Il en est de même dans le troisième acte du film, où le jeune Sam se fait brutaliser à causes de ses origines juives et se voit confier, en tant que jeune cinéaste, le soin de filmer un week-end à la plage pour les élèves de son lycée, et ainsi pouvoir exercer un contrôle de la réalité via le pouvoir des images, en transformant son agresseur en héros solaire et charismatique dans les images idéalisées par le jeune Sammy.
Les premiers émois adolescents amèneront également le jeune Sam à comprendre la cruelle vérité du monde, au regard de ses origines juives mais également par sa rencontre avec sa première petite amie, Monica, dans une séquence hilarante de justesse où Sam sera face aux convictions religieuses très appuyées de la jeune fille (superbe séquence de la chambre).
Poursuivre ses rêves peu importe les épreuves à la limite du méta…

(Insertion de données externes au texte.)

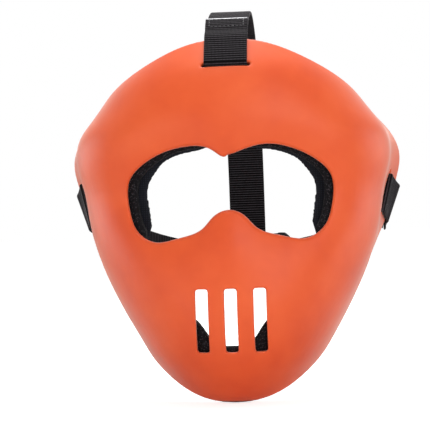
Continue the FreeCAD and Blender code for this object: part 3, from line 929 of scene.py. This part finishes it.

Et il en sera ainsi dans le dernier quart d’heure, avec sa rencontre fantastique entre le jeune réalisateur et son idole Howard Hawks (David Lynch, magnifique et hilarant), dans laquelle le parallèle Sam Fabelman/Steven Spielberg s’établit dans un plan méta où la mise en scène devient vecteur de sens au détour d’un ultime gag visuel totalement inattendu pour conclure le film.
Ne se cachant pas derrière l’aspect “biopic” pour éviter une redite et réflexion de sa propre carrière de manière un peu trop didactique (Ready player one et le bon gros géant le faisait déjà), Steven Spielberg signe surtout un feel good movie doux amer sur le pouvoir de la création et la réflexion des conséquences sur le quotidien.
Bien que servi par une mise en scène discrète mais en retrait pour toujours mettre ses personnages en avant, entre lumière et ombre, rêves de grandeur et rupture brutale vers la réalité, le réalisateur nous apprend à toujours garder espoir et à ne jamais se décourager, quitte à faire face à soi-même pour vivre de sa passion.